Neighbors, Day said, invite kids to take shortcuts through their yards, sometimes insisting children stop in for a cookie.
“[Our kids] know their neighbors of every age, and people know who they are,” she said. “It’s very dear.”
Living in The Highlands requires membership in the private homeowners’ association. New members pay an initiation fee, and all members pay ongoing dues assessed on the size of their lot.
Membership dues go toward providing an array of services.
In addition to the community pool, tennis courts, an office and a private beach, The Highlands employs 15 workers, including a general manager, security guards, lifeguards and groundskeepers. The neighborhood also maintains a network of walking trails within its borders.
The private Seattle Golf Club sits adjacent to The Highlands, but it’s not part of the neighborhood, as some believe.
Spafford Robbins, a real-estate agent with Gerrard Beattie & Knapp, spent time in The Highlands in his youth visiting friends and has sold homes there.
Robbins called the neighborhood a wonderful place to live and “a great value,” considering what buyers get for their money in terms of quality of homes, space and serenity.
Architecture, price and age of homes vary substantially in The Highlands.

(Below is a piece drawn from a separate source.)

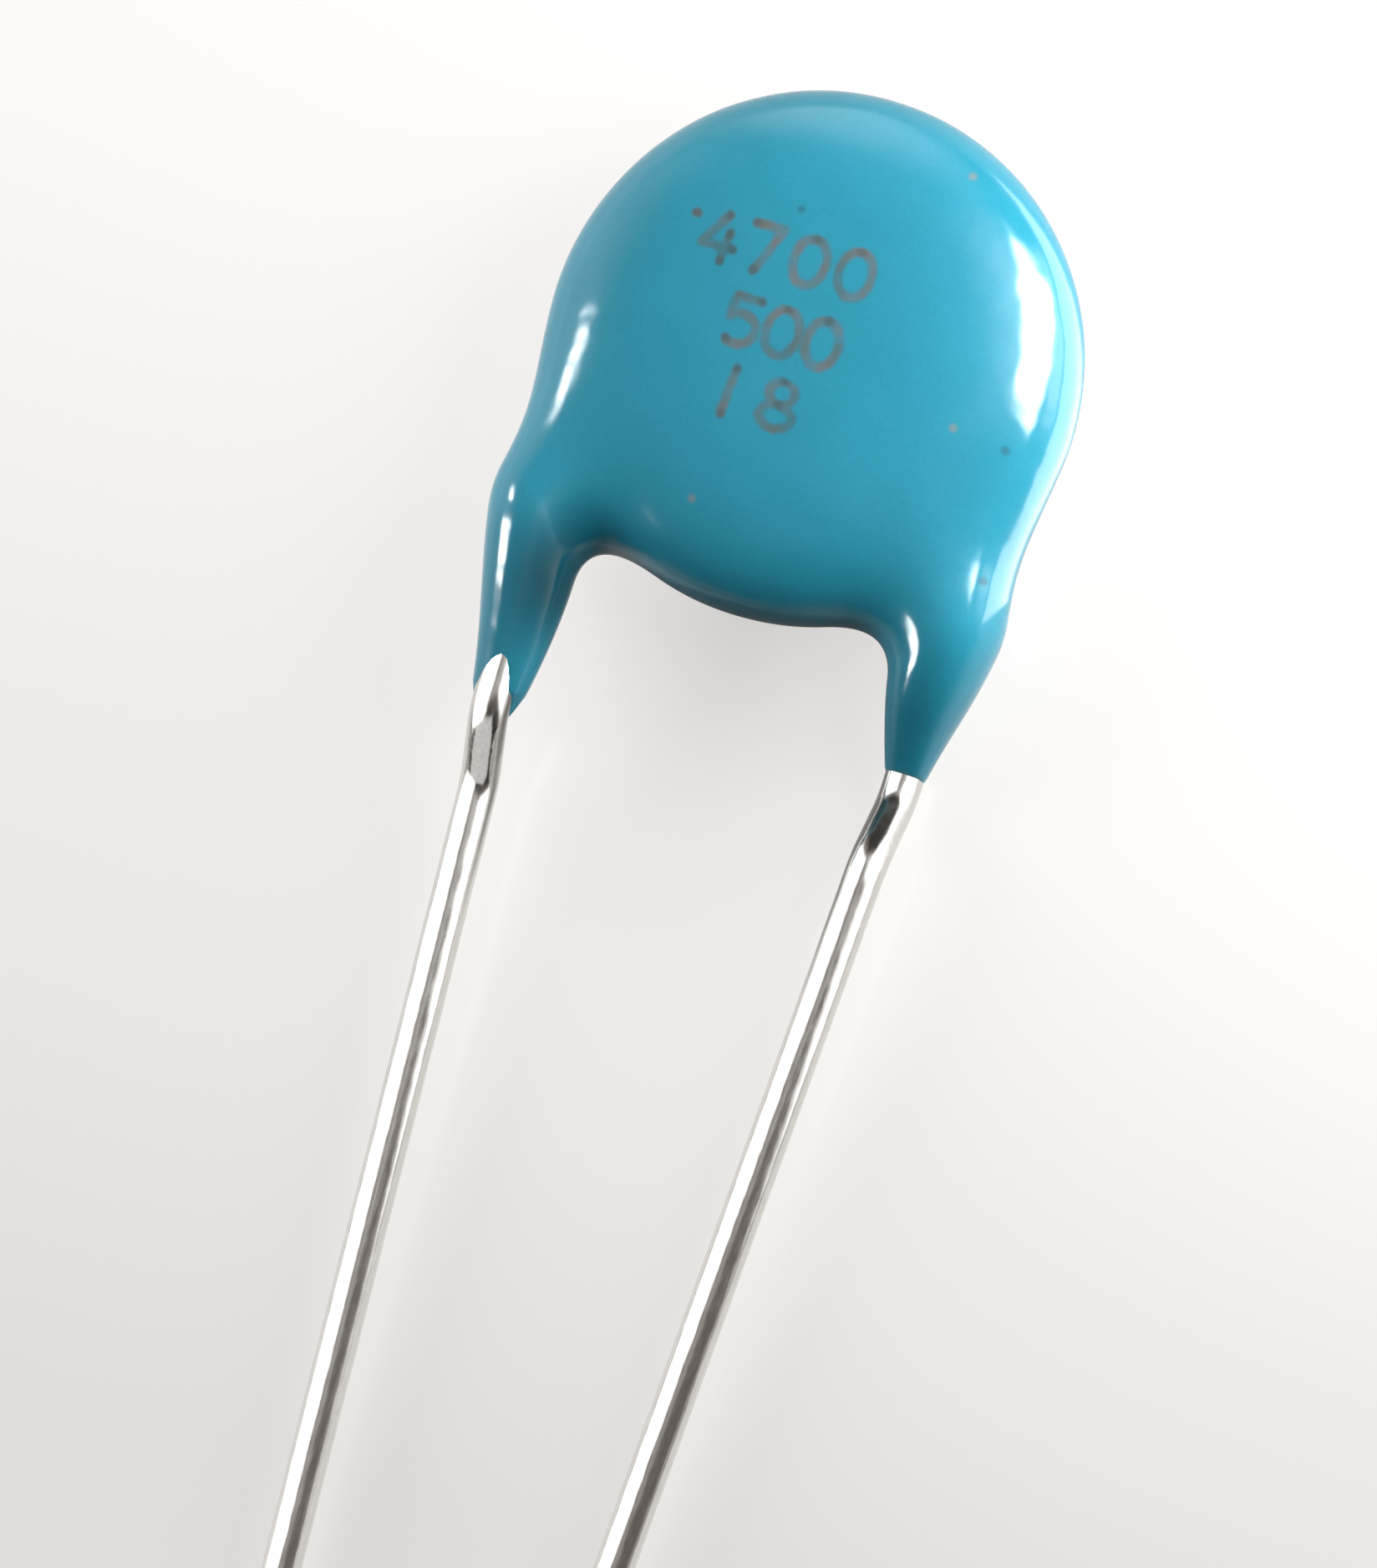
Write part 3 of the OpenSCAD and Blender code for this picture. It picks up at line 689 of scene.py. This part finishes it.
def tinned_copper():
    """Hot-tinned copper wire, bright, with waves drawn out along the wire."""
    material, tree, shader = new_finish("tinned_copper")
    waves = add(tree, NOISE, {
        "Vector": millimetre_coordinates(tree, WAVES_PER_MM), "Scale": 1.0, "Detail": 4.0})
    streaks = add(tree, NOISE, {
        "Vector": millimetre_coordinates(tree, STREAKS_PER_MM), "Scale": 1.0, "Detail": 2.0})
    dull, bright = map(colour, TIN_COLOURS)
    tin = add(tree, MIX, {0: streaks, 6: dull, 7: bright}, data_type="RGBA")
    relief = add(tree, "ShaderNodeBump", {
        "Strength": WAVE_STRENGTH, "Distance": WAVE_DEPTH * MM, "Height": waves})
    roughness = add(tree, RANGE, {0: streaks, 3: TIN_ROUGH[0], 4: TIN_ROUGH[1]})
    connect(tree, shader, {"Base Color": tin.outputs[2], "Roughness": roughness.outputs[0],
                           "Normal": relief.outputs[0]})
    shader.inputs["Metallic"].default_value = 1.0
    return material


# %% Make the leads
lead_nodes = lead_tree(tinned_copper())
leads = {side: piece_from_tree(f"tinned_{side}_lead", lead_nodes, {
    "Wire diameter": WIRE_D, "Bend radius": BEND_RADIUS, "Step": PATH_STEP, "Ripple": RIPPLE_DEPTH},
    start=line_mesh(side + "_path", [lead_corners(side)])) for side in LEGS}

# %% [markdown]
# ## The pieces sealed inside
# Nothing shows through the coat, but the pieces under it keep their own shapes,
# and each gets the finish that it would show if the coat were cut open: a
# chalky sintered disc, silver paint fired onto it, and bright solder.

# %% Finishes of the sealed pieces
ROUGH_SHARE = 0.2
GRAIN_STRENGTH, GRAIN_DEPTH = 0.3, 0.005


def speckled(name, dark, light, roughness, metallic, length):
    """A finish whose colour and roughness vary at one length, in millimetres."""
    material, tree, shader = new_finish(name)
    noise = add(tree, NOISE, {
        "Vector": millimetre_coordinates(tree), "Scale": 1 / length, "Detail": 3.0})
    tone = add(tree, MIX, {0: noise, 6: colour(dark), 7: colour(light)}, data_type="RGBA")
    spread = add(tree, RANGE, {
        0: noise, 3: roughness * (1 - ROUGH_SHARE), 4: roughness * (1 + ROUGH_SHARE)})
    relief = add(tree, "ShaderNodeBump", {
        "Strength": GRAIN_STRENGTH, "Distance": GRAIN_DEPTH * MM, "Height": noise})
    connect(tree, shader, {"Base Color": tone.outputs[2], "Roughness": spread.outputs[0],
                           "Normal": relief.outputs[0]})
    shader.inputs["Metallic"].default_value = metallic
    return material


SEALED = {
    # Sintered barium titanate: fine-grained, matt, warm off-white.
    "ceramic_disc": speckled("sintered_titanate", "#b9a88a", "#cfc0a2", 0.6, 0.0, 0.08),
    # Fired silver paste: pale matt metal with the grain of the paint.
    "front_electrode": speckled("fired_silver", "#b8b6b0", "#d9d7d1", 0.45, 1.0, 0.05),
    # Tin solder: bright, with a slow skin.
    "front_solder_joint": speckled("tin_solder", "#a9abad", "#d0d1d2", 0.28, 1.0, 0.3),
}
SEALED["back_electrode"] = SEALED["front_electrode"]
SEALED["back_solder_joint"] = SEALED["front_solder_joint"]
for name, material in SEALED.items():
    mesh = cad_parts[name].data
    mesh.materials.clear()
    mesh.materials.append(material)
print("finished:", sorted(SEALED))

# %% [markdown]
# ## The stage
# The part lies on a plain pale board. The board must look pale without lighting
# the part from below like a lamp, so its extra paleness is shown to the camera
# and to mirror-like rays only. That glow carries painted shade: it is fainter
# round the web between the legs, and a long mirrored ray below the legs meets it
# dim, because glow alone would leave out the part's own shade. It also carries
# painted light, a little paler toward the top of the disc.

# %% White laminate
BOARD_COLOUR, BOARD_ROUGH, GLOW_COLOUR = "#7d7b78", 0.2, "#f2f0ee"
# The glow that the camera sees, low and high on the board (the higher is painted light), and the
# glow that gloss mirrors.
SEEN_GLOW, TOP_GLOW_PAINTED_LIGHT, MIRRORED_GLOW = 0.7, 0.96, 0.8
GLOW_LOW_Y, GLOW_TOP_Y = -6.0, 16.0
# The shade round the web: its middle, its squash, where it begins and is full, and what is left.
WEB_MIDDLE, WEB_SQUASH = (0, -4.4, 0), (1.7, 1.0, 0.0)
SHADE_REACH, SHADE_DEPTH, SEEN_SHADE_DEPTH = (5.4, 3.0), 0.15, 0.8
# Painted shade in what the coat mirrors: a mirrored ray dims from the first length to the second,
# below the disc.
RAY_NEAR, RAY_FAR = 3.0, 8.0
BELOW_DISC_Y, BESIDE_DISC_Y = -2.0, 8.0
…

A midcentury modern-style house in The Highlands was designed by noted Northwest architect Roland Terry and built in 1967. Though recently taken off the market, it was listed for months at $1.195 million. It has three bedrooms and 31/2 baths in about 4,300 square feet and sits on a 2.7-acre lot. It also features light fixtures by Northwest designer Irene McGowan.
Another Highlands home recently for sale was built in 1924. Though extensively remodeled, it retains its traditional Tudor style. The house has seven bedrooms and eight bathrooms in more than 9,000 square-feet of living space. Its notable features include garage parking for six cars, a waterfall, a glassed-in pool and Olympic Mountain and Puget Sound views, all on 4.5 acres. Its recent listing price was $6.8 million.
The median value of all single-family houses (not just those recently sold) in the 98177 ZIP code, which includes The Highlands was $420,900 in July, up 4.0 percent year-over-year, according to the Zillow Home Value Index.
The median rent for single-family houses was $2,085 in July, up 3.9 percent over the past year, according to the Zillow Rent Index.
When it comes to overall walkability, The Highlands (which is in the city of Shoreline) is considered “car-dependent” and got a walkability rating of 26 (out of 100) from Walk Score, a Seattle company that provides automated walkability ratings.
In addition to the central tennis courts and swimming pool, several neighborhood features provide gathering places and reinforce the sense of community in The Highlands.
Among them is a nondenominational community church, the Florence Henry Memorial Chapel.
Seattle businessman Horace Henry had the Scottish-style chapel built in the early 1900s, dedicated to his daughter who died of illness while away at school, according to The Highlands’ website.
Today the chapel serves as a home for community events and contains many stained-glass windows, donated as memorials by various families, as well as other works of art.
Down the road from the chapel sits the Elisabeth Carey Miller Botanical Garden, a nonprofit organization.
Miller was a prominent figure in Northwest horticultural and gardening communities, as well as a patron and promoter of numerous horticultural organizations.
When she died in 1994, she donated her home and gardens in The Highlands which became the Miller Garden.
Curator Richie Steffen described Miller’s enthusiasm for plants and horticulture, and said that the staff at the Garden “work to bring that enthusiasm to others through garden tours, lectures and our educational program Great Plant Picks.”
For Highlands families with young children, the neighborhood operates a preschool within its borders. While Highlands members have priority enrollment, there is often additional space open to the public.
Highlands resident Cecile Delafield, whose children attended the preschool a few years ago, praised its quality and affordability, along with accessibility to families outside The Highlands. “It’s the best-kept secret in Seattle,” she said.
Residents might say the same of the neighborhood itself.